According to a report released on Monday by Bloomberg Economics, Pakistan has been expected to avoid default over the next six months, although its problems were not yet resolved.
Ankur Shukla, who covers South Asia for Bloomberg, has said that the IMF will provide assistance to the nation through the end of June.
The article continued arguing that Pakistan was in need of additional foreign help but investors were now concerned about a major dollar debt due in April 2024 and were pricing those bonds at a distressed level. Reports have claimed that the bond was currently selling at a 46 percent discount.
Pakistan now possesses $5.6 billion in foreign exchange reserves which is sufficient to meet its financial demands for the ensuing five months. The amount should increase to $14.9 billion with external help, the report said.
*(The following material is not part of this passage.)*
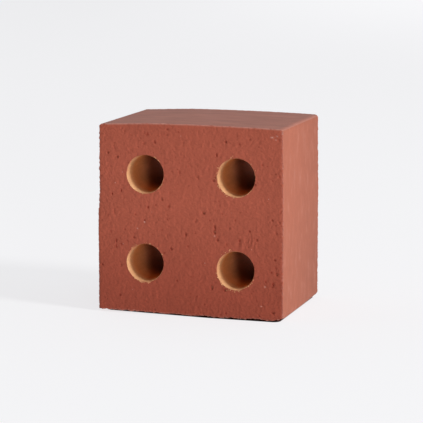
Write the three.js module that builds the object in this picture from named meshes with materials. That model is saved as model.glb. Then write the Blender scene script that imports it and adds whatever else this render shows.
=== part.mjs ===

Amidst rapidly diminishing foreign exchange reserves falling rupee and deteriorating macroeconomic indicators Pakistan has been experiencing severe economic turmoil. The State Bank of Pakistan (SBP) will likely report reduced foreign exchange reserves this week as a result of the $1 billion in repayments it made over the weekend.
The IMF might still refuse to release the final $2.6 billion in loan tranches but considering the country’s dire need following the floods of last summer this would be doubtful, the report stated.
Resuming the IMF program was critical for the nation, according to experts. “Again we believe these revenues will materialize. These funds will assist in covering $5.9 billion in debt payments and anticipated account deficits until the end of the fiscal year ending in June.”